Sequential sampling without comparison to boundary through model-free reinforcement learning
Jamal Esmaily, Rani Moran, Yasser Roudi, Bahador Bahrami
TL;DR
The paper tackles how agents learn when to commit in perceptual decisions without relying on an evidence-accumulation boundary. It introduces a model-free Q-learning framework with an additional Wait action, enabling sequential sampling to be governed by experience rather than a fixed threshold. The approach reproduces canonical psychometric and chronometric patterns, shows how payoff context shapes the speed-accuracy trade-off via the learned terminal state $B$, and demonstrates close alignment with reward-optimized solutions under many conditions, while also offering mechanisms to account for learning dynamics, observational learning, urgency, PES, and volatility effects. This boundary-free RL perspective provides a unifying, testable account of decision making that can leverage discarded training data and adapt to changing contexts without requiring explicit boundary computations.
Abstract
Although evidence integration to the boundary model has successfully explained a wide range of behavioral and neural data in decision making under uncertainty, how animals learn and optimize the boundary remains unresolved.
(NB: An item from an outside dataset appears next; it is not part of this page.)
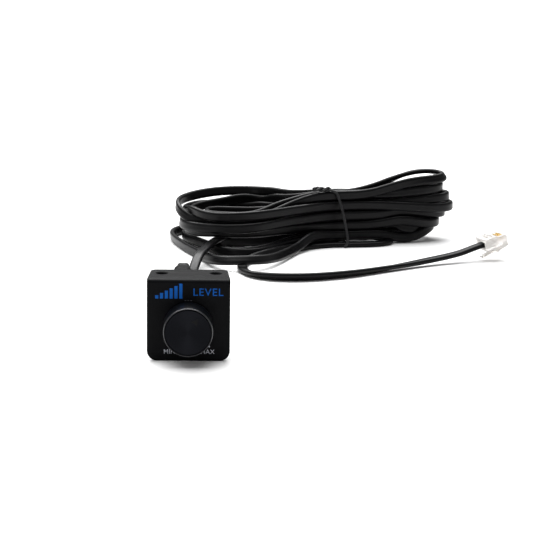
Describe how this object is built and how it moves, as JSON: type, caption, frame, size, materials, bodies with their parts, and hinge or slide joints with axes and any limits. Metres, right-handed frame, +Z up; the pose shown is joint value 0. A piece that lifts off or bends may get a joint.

Here, we propose a model-free reinforcement learning algorithm for perceptual decisions under uncertainty that dispenses entirely with the concepts of decision boundary and evidence accumulation. Our model learns whether to commit to a decision given the available evidence or continue sampling information at a cost. We reproduced the canonical features of perceptual decision-making such as dependence of accuracy and reaction time on evidence strength, modulation of speed-accuracy trade-off by payoff regime, and many others. By unifying learning and decision making within the same framework, this model can account for unstable behavior during training as well as stabilized post-training behavior, opening the door to revisiting the extensive volumes of discarded training data in the decision science literature.